Minnie Turner (6 May 1866 – 1948) was a British suffragette who was known for running a guest house, the "Sea View", in Brighton. In November 1911 she was arrested for breaking a window in the Home Office for which she received a 21 day sentence Holloway Prison.

==Life==
Turner was born Minnie Sarah Turner on 6 May 1866 in London. She ran a guest house in Brighton, the "Sea View", which served as a vacation spot, but also a haven for British suffragettes who had been imprisoned for the suffrage cause, many who were recovering from force-feeding.

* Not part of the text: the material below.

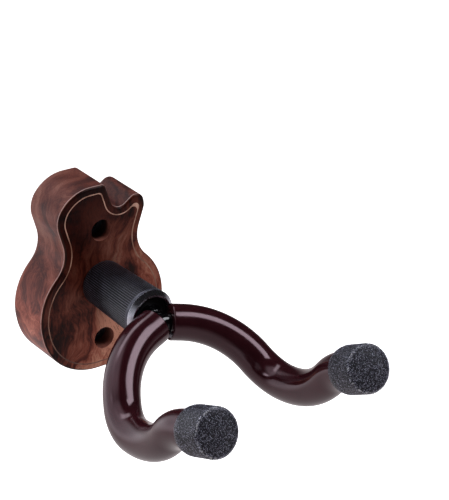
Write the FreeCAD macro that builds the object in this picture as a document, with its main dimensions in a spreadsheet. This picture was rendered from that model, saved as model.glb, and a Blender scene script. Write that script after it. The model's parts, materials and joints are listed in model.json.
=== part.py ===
"""Wall guitar hanger: a guitar-shaped wood block, a ribbed standoff hub and a padded yoke that turns in it.

Millimetres. X runs to the right, -Y forward from the wall, +Z up. The origin is the point of the wall face
that lies on the hub's axis. A "station" is a distance forward of the wall along that axis.
"""
import FreeCAD, Part
import math
import os

import Sketcher
from FreeCAD import Placement, Rotation, Vector

os.makedirs("parts", exist_ok=True)
doc = FreeCAD.newDocument("wall_guitar_hanger")

# ---------------------------------------------------------------- driving dimensions

SIZES = {
    # wood block
    "block_depth": 26.0,
    "edge_round": 1.4,
    "inlay_inset": 3.3,
    "inlay_width": 0.6,
    "inlay_corner": 2.2,
    "inlay_depth": 1.0,
    "back_pocket_radius": 13.0,
    "back_pocket_depth": 15.0,
    # wall screw holes, above and below the hub
    "screw_up": 27.0,
    "screw_down": -29.5,
    "head_bore_radius": 5.4,
    "head_bore_depth": 9.0,
    "shank_bore_radius": 2.7,
    "seat_radius": 5.3,
    "seat_thickness": 1.0,
    # standoff sleeve and collar
    "sleeve_length": 39.7,
    "sleeve_rear_radius": 11.1,
    "sleeve_front_radius": 12.2,
    "sleeve_bore_radius": 7.1,
    "band_length": 1.5,
    "mouth_radius": 10.4,
    "mouth_depth": 4.1,
    "collar_groove": 0.45,
    "collar_groove_radius": 11.7,
    "collar_land": 0.1,
    "collar_length": 2.5,
    "collar_radius": 12.35,
    "collar_lip_radius": 10.4,
    "collar_bore_radius": 9.6,
    # steel tube that clamps the sleeve to the block
    "tube_radius": 7.0,
    "tube_bore_radius": 5.5,
    "tube_tail": 8.0,
    "flange_radius": 9.3,
    "flange_thickness": 2.0,
    "clamp_washer_radius": 12.0,
    "clamp_washer_thickness": 1.5,
    "clamp_nut_radius": 11.5,
    "clamp_nut_thickness": 4.5,
    # bushes and stem
    "bush_length": 9.0,
    "bush_flange": 1.5,
    "stem_radius": 4.0,
    "running_gap": 0.05,
    "end_float": 0.1,
    "thrust_radius": 7.5,
    "thrust_thickness": 1.0,
    "shoulder_radius": 5.5,
    "shoulder_length": 1.0,
    "neck_radius": 3.9,
    "neck_setback": 1.0,
    "thread_radius": 3.0,
    "stem_tail": 0.6,
    "retainer_radius": 6.6,
    "retainer_thickness": 0.8,
    "lock_nut_radius": 5.6,
    "lock_nut_hex": 2.9,
    "lock_nut_crown": 1.5,
    "lock_nut_crown_radius": 4.5,
    "lock_insert_radius": 3.9,
    # yoke
    "rod_station": 74.4,
    "rod_radius": 4.0,
    "bead_radius": 4.8,
    "bead_length": 2.2,
    "bead_wrap": 0.6,
    "soft_radius": 8.5,
    "soft_bore_radius": 4.1,
    "left_soft_start": 3.6,
    "right_soft_start": 4.6,
    "cap_radius": 11.1,
    "cap_cup": 14.8,
    "cap_end": 5.0,
    "cap_end_round": 3.8,
    "cap_rear_round": 2.3,
}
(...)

Her boarders included Lady Constance Bulwer-Lytton, Mary Jane Clarke, Emily Davison, Flora Drummond, Annie Kenney, Mary Naylor, Christabel Pankhurst, Emmeline Pankhurst, Emmeline Pethick-Lawrence, Vera Wentworth, and Ada Wright.

Turner had hosted Minnie Baldock, and paid the travel costs for her to support the local efforts of Mary Clarke in campaigning during the summer.

Turner was arrested twice for her involvement in suffragette protests. In 1910 she was arrested for demonstrating outside the House of Commons of the United Kingdom on Black Friday.

In November 1911 she was arrested for breaking a window in the Home Office for which she received a 21 day sentence Holloway Prison.

Turner was given a Hunger Strike Medal 'for Valour' by WSPU.

Turner's own windows were threatened in retaliation in an anonymous postcard, from 'WHAT HO ALF', and one or two were indeed broken. Turner put a note in the windows affected saying Masculine logic. Imitation is the sincerest form of flattery."

In 1912, Emily Davison recuperated from her prison experience with Turner until she was able to travel to Northumberland to see her mother.

Turner was a member of the National Union of Women's Suffrage Societies (NUWSS) the Women's Social and Political Union (WSPU) and the Women's Tax Resistance League(WTRL). She also served as honorary secretary of the Women's Liberal Association in Brighton.

Turner died in 1948.

==Legacy==
In 2018 a blue plaque honoring Turner was unveiled at the site of the "Sea View" at 13 Victoria Road, Brighton. Her "Holloway brooch" was included in the Brighton Museum's 100 years since the Representation of the People Act, 1918-2018 exhibition. Turner 's collection of suffragette postcards in the Museum of London gives an insight into her supportive role to women activists during their difficult situations.